▸ **Stated exercise**
Count the lines in the data below where the string "empty" occurs, please, and give the number alone.

▸ **Dataset content**
— Start —
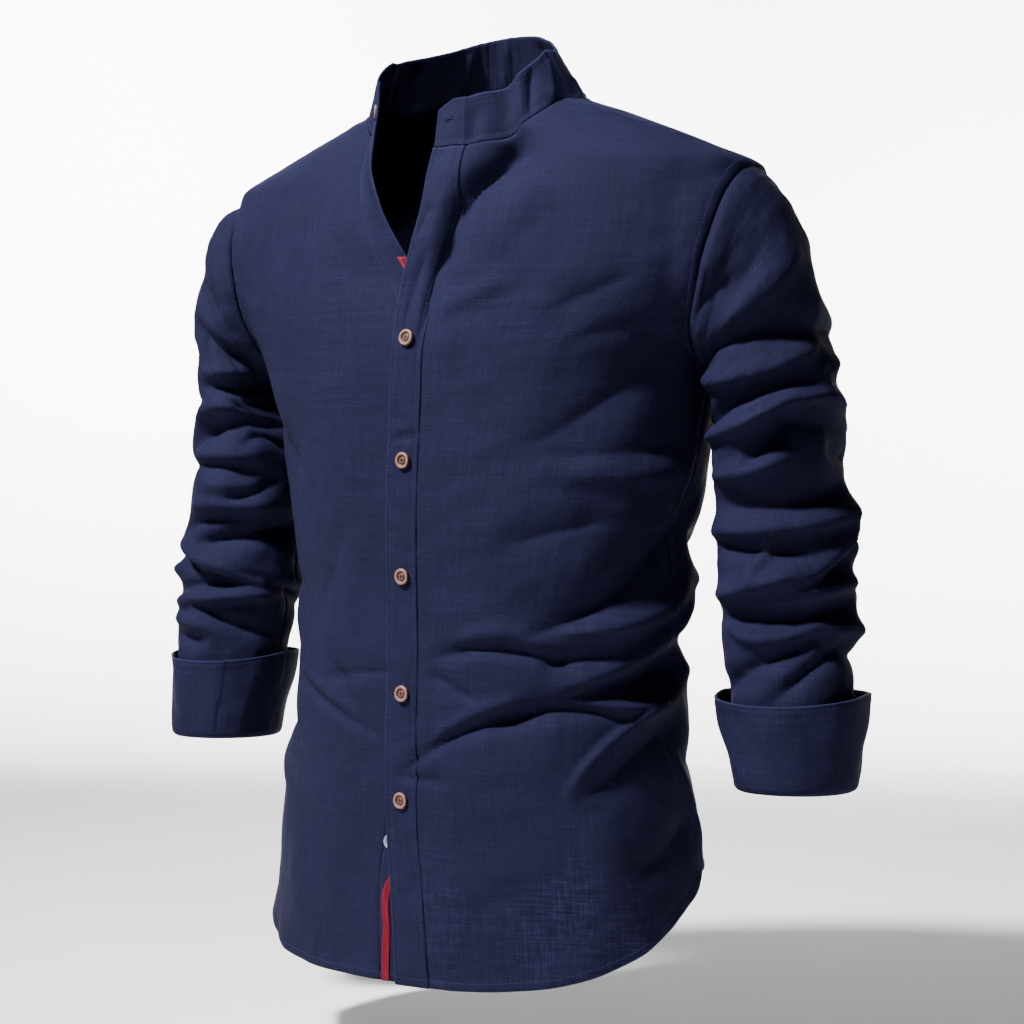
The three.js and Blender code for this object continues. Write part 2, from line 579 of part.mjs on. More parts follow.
// Yoke: over both shoulders and behind the neck.
const yokeColumns = ROWS.yoke * 2 + COLUMNS.back;
const yokeCorner = armhole(YOKE_SEAM_TURN, 1);
const neckStart = neckFront(SHOULDER_SEAM_AT, 1);
const neckEnd = neckFront(SHOULDER_SEAM_AT, -1);
function neckBackZ(phi) {
  const end = phi < 180 ? neckStart : neckEnd;
  const away = Math.abs(180 - phi) / (180 - Math.abs(end.phi));
  return mix(NECK_BACK_Z, end.z, ease(away));
}
function yokeNeck(j) {
  const phi = mix(neckStart.phi, 360 + neckEnd.phi, j / yokeColumns);
  return { phi, z: neckBackZ(phi) };
}
function yokeOuter(j) {
  if (j <= ROWS.yoke) return armhole(mix(SHOULDER_SEAM_TURN, YOKE_SEAM_TURN, j / ROWS.yoke), 1);
  if (j >= yokeColumns - ROWS.yoke) {
    const place = yokeOuter(yokeColumns - j);
    return { phi: 360 - place.phi, z: place.z };
  }
  return yokeSeam((j - ROWS.yoke) / COLUMNS.back);
}
function yokeSeam(t) {
  const phi = mix(yokeCorner.phi, 360 - yokeCorner.phi, t);
  return { phi, z: mix(YOKE_SEAM_Z, yokeCorner.z, Math.abs(2 * t - 1) ** EDGE_FADE) };
}
const yoke = piece(
  "yoke",
  cloth,
  grid(COLUMNS.front, yokeColumns, (i, j) => {
    if (j === 0) return leftFront[0][i].p.clone();
    if (j === yokeColumns) return rightFront[0][COLUMNS.front - i].p.clone();
    const place = meet(yokeNeck(j), yokeOuter(j), i / COLUMNS.front);
    return body(place.phi, place.z);
  }),
  WALL,
);

// Back: from the yoke's seam to the hem.
const backRows = ROWS.armBack + ROWS.below;
const hemCorner = sidePhi(HEM.side);
function backSide(i) {
  if (i <= ROWS.armBack) return armhole(mix(YOKE_SEAM_TURN, -180, i / ROWS.armBack), 1);
  const z = mix(ARMHOLE.z - ARMHOLE.halfHeight, HEM.side, (i - ROWS.armBack) / ROWS.below);
  return { phi: sidePhi(z), z };
}
piece(
  "back",
  cloth,
  grid(backRows, COLUMNS.back, (i, j) => {
    const t = j / COLUMNS.back;
    const side = backSide(i);
    const phi = mix(side.phi, 360 - side.phi, t);
    const down = i / backRows;
    const inward = 1 - Math.abs(2 * t - 1);
    const top = yokeSeam(t).z - mix(yokeCorner.z, YOKE_SEAM_Z, inward);
    const low = hemZ(mix(hemCorner, 360 - hemCorner, t)) - mix(HEM.side, HEM.back, inward);
    const level = mix(side.z, mix(YOKE_SEAM_Z, HEM.back, down), inward);
    return body(phi, level + top * (1 - down) ** EDGE_FADE + low * down ** EDGE_FADE);
  }),
  WALL,
);

// Collar band, standing on the neck seam.
const neckRing = [
  ...leftBand[0].map((cell) => cell.p),
  ...leftFront.slice(0, ROWS.neck).reverse().map((line) => line[0].p),
  ...yoke[0].slice(1, -1).map((cell) => cell.p),
  ...rightFront.slice(0, ROWS.neck).map((line) => line[COLUMNS.front].p),
  ...rightBand[0].map((cell) => cell.p),
];
const collarColumns = neckRing.length - 1;
function collarPoint(j, up) {
  const base = neckRing[j];
  const at = j / collarColumns;
  const inward = new THREE.Vector3(-base.x, COLLAR_AXIS_Y - base.y, 0).normalize();
  return base
    .clone()
    .addScaledVector(inward, read(COLLAR, "at", "lean", at) * up)
    .add(new THREE.Vector3(0, 0, read(COLLAR, "at", "up", at) * up));
}
const collar = piece(
  "collar",
  cloth,
  grid(ROWS.collar, collarColumns, (i, j) => collarPoint(j, 1 - i / ROWS.collar)),
  BAND_WALL,
);

// Sleeves
const sleeveTurns = [
  ...grid(0, ROWS.yoke - 1, (i, j) => mix(SHOULDER_SEAM_TURN, YOKE_SEAM_TURN, j / ROWS.yoke))[0],
  ...grid(0, ROWS.armBack - 1, (i, j) => mix(YOKE_SEAM_TURN, -180, j / ROWS.armBack))[0],
  ...grid(0, ROWS.armFront - 1, (i, j) => mix(180, SHOULDER_SEAM_TURN, j / ROWS.armFront))[0],
].map((cell) => cell.p);

function sleeveSection(turn, at, sign, spread = 0) {
  const s = {};
  for (const name of ["outX", "outZ", "inX", "inZ", "y", "deep"]) s[name] = read(SLEEVE, "at", name, at);
  const c = signedPower(Math.cos(turn * TURN), 2 / SLEEVE_SQUARE);
  const half = new THREE.Vector2((s.outX - s.inX) / 2, (s.outZ - s.inZ) / 2);
  half.setLength(half.length() + spread);
  const p = new THREE.Vector3(
    (s.outX + s.inX) / 2 + half.x * c,
    s.y - (s.deep + spread) * signedPower(Math.sin(turn * TURN), 2 / SLEEVE_SQUARE),
    (s.outZ + s.inZ) / 2 + half.y * c,
  );
  if (sign < 0) {
    for (const name of ["x", "y", "z"]) p[name] += read(RIGHT_SLEEVE, "at", name, at);
    p.x = -p.x - (read(RIGHT_SLEEVE, "at", "outer", at) * (1 + c)) / 2;
  }
  return p;
}
function sleeveBase(turn, at, sign) {
  const p = sleeveSection(turn, at, sign);
  const fade = 1 - ease(at / ARMHOLE_EASE);
  if (fade > 0) {
    const place = armhole(turn, sign);
    p.addScaledVector(body(place.phi, place.z).sub(sleeveSection(turn, 0, sign)), fade);
  }
  return p;
}
function sleeveSurface(turn, at, sign) {
  const p = sleeveBase(turn, at, sign);
  const height = sleeveSection(turn, at, 1).z;
  const fade = ease(at / SLEEVE_FADE.top) * ease((1 - at) / SLEEVE_FADE.bottom);
  const out = sleeveFold(sign > 0 ? LEFT_FOLDS : RIGHT_FOLDS, turn, height) * fade;
  const n = outward((t, a) => sleeveBase(t, clamp(a), sign), turn, at, -2 * STEP.turn, STEP.share);
  return p.addScaledVector(n, sign * out);
}
const inOrder = (sign) => (sign > 0 ? sleeveTurns : [...sleeveTurns].reverse());

function sleevePiece(name, sign) {
  const turns = inOrder(sign);
  const place = (i, j) => sleeveSurface(turns[j], i / ROWS.sleeve, sign);
  return piece(name, cloth, grid(ROWS.sleeve, turns.length - 1, place), WALL, true);
}
sleevePiece("sleeve_left", 1);
sleevePiece("sleeve_right", -1);

// Cuffs, turned back over the sleeves' ends.
function cuffPiece(name, sign) {
  const turns = inOrder(sign);
  const place = (i, j) => {
    const { out, up } = CUFF[i];
    const p = sleeveSection(turns[j], 1, sign, out);
    const front = Math.max(0, Math.sin(turns[j] * TURN));
    const raised = ease(up / CUFF.at(-1).up);
    p.z += up - CUFF[0].up - CUFF_DIP * front * raised;
    p.x += sign * (CUFF_FLARE[sign > 0 ? "left" : "right"] * Math.cos(turns[j] * TURN) - CUFF_LEAN) * raised;
    p.y += CUFF_LEAN * raised;
    return p;
  };
  return piece(name, cloth, grid(CUFF.length - 1, turns.length - 1, place), CUFF_WALL, true);
}
cuffPiece("cuff_left", 1);
cuffPiece("cuff_right", -1);

// Tape, on the outside of the right band, down to its hem.
function onBand(cells, row, along) {
  const i = Math.min(cells.length - 2, Math.floor(row));
  const j = Math.min(COLUMNS.band - 1, Math.floor(along * COLUMNS.band));
  const side = along * COLUMNS.band - j;
  const blend = (key) => {
    const upper = cells[i][j][key].clone().lerp(cells[i][j + 1][key], side);
    const lower = cells[i + 1][j][key].clone().lerp(cells[i + 1][j + 1][key], side);
    return upper.lerp(lower, row - i);
  };
  return { p: blend("p"), n: blend("n").normalize() };
}
piece(
  "tape",
  tapeRed,
  grid(ROWS.band - Math.floor(TAPE_FROM), 1, (i, j) => {
    const row = i === 0 ? TAPE_FROM : Math.floor(TAPE_FROM) + i;
    const z = onBand(rightBand, row, 0).p.z;
    const wide = read(RIGHT_BAND, "z", "free", z) - read(RIGHT_BAND, "z", "seam", z);
    const along = read(TAPE, "z", "along", z) + ((j - 0.5) * TAPE_WIDTH) / wide;
    const { p, n } = onBand(rightBand, row, along);
    return p.addScaledVector(n, SEAM_GAP + TAPE_WALL);
  }),
  TAPE_WALL,
);

// Label, inside the back of the neck.
piece(
  "label",
  labelGrey,
  grid(LABEL.rows, LABEL.columns, (i, j) => {
    const phi = 180 + LABEL.halfTurn * ((2 * j) / LABEL.columns - 1);
    const z = neckBackZ(phi) - mix(LABEL.top, LABEL.drop, i / LABEL.rows);
    return body(phi, z, -WALL - 2 * SEAM_GAP);
  }),
  LABEL.wall,
);

settleSeams();
pieces.forEach(drawIn);

const shirt = new THREE.Group();
for (const made of pieces) shirt.add(wallMesh(made));

// Buttons: a turned disc with a raised rim. Its flat back faces the cloth at a place.
function button(name, material, place, face, radius, wall) {
  const { rim, dish, round, sides } = BUTTON;
  const profile = [
    [0, 0],
    [radius - round, 0],
    [radius, wall / 3],
    [radius, wall - round],
    [radius - round, wall],
    [radius - rim, wall],
    [radius - rim - dish / 2, wall - dish],
    [0, wall - dish],
  ].map(([x, y]) => new THREE.Vector2(x, y));
  const geometry = new THREE.LatheGeometry(profile, sides);
  const upright = new THREE.Quaternion().setFromUnitVectors(new THREE.Vector3(0, 1, 0), face);
  geometry.rotateY(BUTTON_TURN);
  geometry.applyQuaternion(upright);
  geometry.translate(...place.clone().addScaledVector(face, SEAM_GAP * 2));
  const mesh = new THREE.Mesh(geometry, material);
  mesh.name = name;
  shirt.add(mesh);
}

const bandFace = (band, t, z) => outward((a, d) => bandSurface(band, a, d), t, z, BAND_STEPS.along, -BAND_STEPS.z);
FRONT_BUTTONS.forEach(({ z, along }, k) => {
  const face = bandFace(LEFT_BAND, along, z).negate();
  button(`button_${k + 1}`, wood, bandSurface(LEFT_BAND, along, z), face, BUTTON.radius, BUTTON.wall);
});

// The collar's button, on its right end, and a pale one under the left band near the hem.
const collarAt = (at, up) => {
  const j = Math.min(collarColumns - 1, Math.floor(at * collarColumns));
  return collarPoint(j, up).lerp(collarPoint(j + 1, up), at * collarColumns - j);
};
const collarFace = outward((a, d) => collarAt(a, d), COLLAR_BUTTON.at, COLLAR_BUTTON.up, COLLAR_STEPS.at, -COLLAR_STEPS.up);
const collarSpot = collarAt(COLLAR_BUTTON.at, COLLAR_BUTTON.up);
button("button_collar", wood, collarSpot, collarFace, COLLAR_BUTTON.radius, BUTTON.wall);
{
  const { x, z, radius, wall } = HEM_BUTTON;
  const seam = read(RIGHT_BAND, "z", "seam", z);
  const t = (x - seam) / (read(RIGHT_BAND, "z", "free", z) - seam);
  const face = bandFace(RIGHT_BAND, t, z);
  const place = bandSurface(RIGHT_BAND, t, z).addScaledVector(face, TAPE_WALL + SEAM_GAP);
  button("button_hem", pale, place, face, radius, wall);
}

export default shirt;
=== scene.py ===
import bpy
import numpy as np
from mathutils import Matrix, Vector


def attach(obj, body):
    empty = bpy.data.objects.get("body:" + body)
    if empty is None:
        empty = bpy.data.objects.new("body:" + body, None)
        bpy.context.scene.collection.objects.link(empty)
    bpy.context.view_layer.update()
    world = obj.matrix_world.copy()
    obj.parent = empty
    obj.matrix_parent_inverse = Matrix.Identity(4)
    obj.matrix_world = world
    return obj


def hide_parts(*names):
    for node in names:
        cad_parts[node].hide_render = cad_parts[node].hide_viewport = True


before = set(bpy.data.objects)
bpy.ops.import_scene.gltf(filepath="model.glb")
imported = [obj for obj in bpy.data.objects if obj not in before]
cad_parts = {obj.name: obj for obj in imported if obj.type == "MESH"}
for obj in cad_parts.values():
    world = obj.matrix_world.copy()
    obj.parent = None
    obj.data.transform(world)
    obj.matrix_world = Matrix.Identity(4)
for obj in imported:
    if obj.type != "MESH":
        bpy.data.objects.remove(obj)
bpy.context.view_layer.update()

# The two fronts: a light cotton and linen cloth in dark blue, cut with a deep neck and armhole and
# a shirt-tail hem. Each is sewn to its front band, to the yoke and, down the side, to the back.
# Sizes are in millimetres, and an angle runs round the body from the centre front towards the left arm.
MM = 0.001
WALL = 1.1


def table(columns, *rows):
    """A table of sizes, as one array for each named column."""
    return {name: np.array([row[k] for row in rows], float) for k, name in enumerate(columns.split())}


def read(made, column, at):
    """One column of a table at any place, on a smooth curve that never overshoots its rows."""
    key = made[next(iter(made))]
    value = made[column]
    way = 1 if key[-1] > key[0] else -1
    key = key * way
    at = np.clip(np.asarray(at, float) * way, key[0], key[-1])
    i = np.clip(np.searchsorted(key, at, side="right") - 1, 0, len(key) - 2)
    gap = np.diff(key)
    slope = np.diff(value) / gap
    turning = slope[:-1] * slope[1:]
    both = np.where(turning > 0, slope[:-1] + slope[1:], 1)
    tangent = np.concatenate([slope[:1], np.where(turning > 0, 2 * turning / both, 0), slope[-1:]])
    t = (at - key[i]) / gap[i]
    rise = t * t * (3 - 2 * t)
    bend = t * (1 - t) * gap[i] * ((1 - t) * tangent[i] - t * tangent[i + 1])
    return value[i] * (1 - rise) + value[i + 1] * rise + bend


def mix(a, b, t):
    return a + (b - a) * t


def ease(t):
    t = np.clip(t, 0, 1)
    return t * t * (3 - 2 * t)


def power(v, p):
    return np.sign(v) * np.abs(v) ** p


def unit(v):
    return v / np.maximum(np.linalg.norm(v, axis=-1, keepdims=True), 1e-9)


BODY = table(
    "z half front back side shift twist",
    (34, 58, 30, 60, 14, 0, 0),
    (18, 70, 40, 72, 8, 0, 0),
    (0, 83, 50, 84, 3, 0, 0),
    (-20, 128, 63, 94, 4, 3, 0),
    (-46, 190, 77, 104, 8, 5, 0),
    (-66, 228, 85, 110, 12, 4, 0),
    (-108, 234, 98, 118, 14, 4, 0),
    (-150, 226, 107, 122, 14, 4, -0.5),
    (-222, 194, 116, 120, 14, 2, -1),
    (-320, 179, 117, 112, 10, 7, -6.5),
    (-420, 167, 114, 102, 6, 7, -8),
    (-520, 177, 114, 106, 4, 3, -8),
    (-620, 190.5, 114, 112, 2, 2, -8),
    (-720, 197, 112, 116, 2, 1, -8),
)
SQUARE = 2.3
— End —
▸ **Solution for this task**
5